-- start of RECORDED INFORMATION --

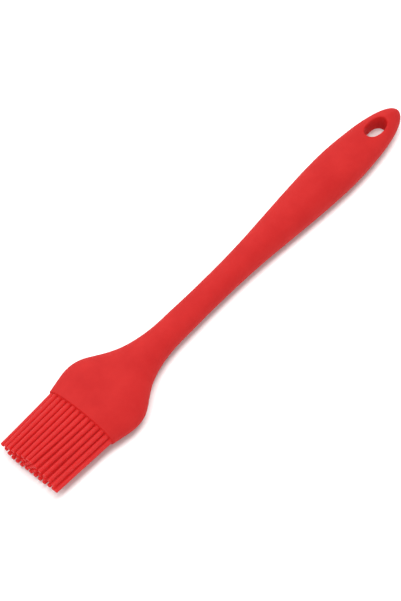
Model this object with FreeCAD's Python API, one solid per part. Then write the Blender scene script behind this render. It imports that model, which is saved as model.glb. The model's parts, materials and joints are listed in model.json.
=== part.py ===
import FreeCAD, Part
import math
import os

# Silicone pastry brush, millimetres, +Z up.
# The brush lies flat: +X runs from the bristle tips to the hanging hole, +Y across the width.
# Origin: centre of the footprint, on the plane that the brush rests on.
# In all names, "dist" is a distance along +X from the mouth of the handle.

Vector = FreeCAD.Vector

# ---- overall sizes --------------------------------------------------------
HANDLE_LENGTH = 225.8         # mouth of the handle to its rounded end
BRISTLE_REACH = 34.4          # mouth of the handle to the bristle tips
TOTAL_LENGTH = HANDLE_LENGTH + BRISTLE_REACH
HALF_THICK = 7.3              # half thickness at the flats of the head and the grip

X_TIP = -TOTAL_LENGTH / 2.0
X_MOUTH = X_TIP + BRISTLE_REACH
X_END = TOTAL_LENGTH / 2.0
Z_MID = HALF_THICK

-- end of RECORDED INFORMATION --

§ EXERCISE BRIEF
Write out the listing once more, matching it exactly.

§ EXERCISE ANSWER
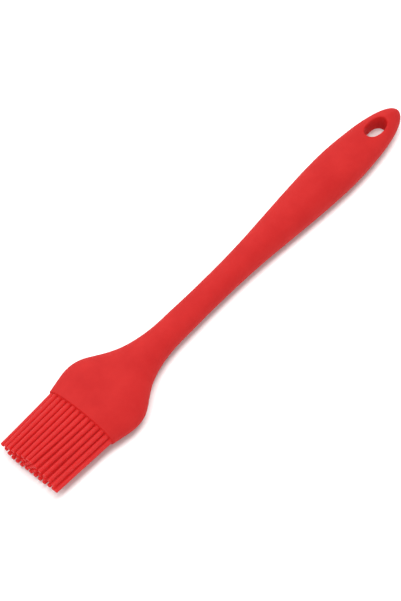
Model this object with FreeCAD's Python API, one solid per part. Then write the Blender scene script behind this render. It imports that model, which is saved as model.glb. The model's parts, materials and joints are listed in model.json.
=== part.py ===
import FreeCAD, Part
import math
import os

# Silicone pastry brush, millimetres, +Z up.
# The brush lies flat: +X runs from the bristle tips to the hanging hole, +Y across the width.
# Origin: centre of the footprint, on the plane that the brush rests on.
# In all names, "dist" is a distance along +X from the mouth of the handle.

Vector = FreeCAD.Vector

# ---- overall sizes --------------------------------------------------------
HANDLE_LENGTH = 225.8         # mouth of the handle to its rounded end
BRISTLE_REACH = 34.4          # mouth of the handle to the bristle tips
TOTAL_LENGTH = HANDLE_LENGTH + BRISTLE_REACH
HALF_THICK = 7.3              # half thickness at the flats of the head and the grip

X_TIP = -TOTAL_LENGTH / 2.0
X_MOUTH = X_TIP + BRISTLE_REACH
X_END = TOTAL_LENGTH / 2.0
Z_MID = HALF_THICK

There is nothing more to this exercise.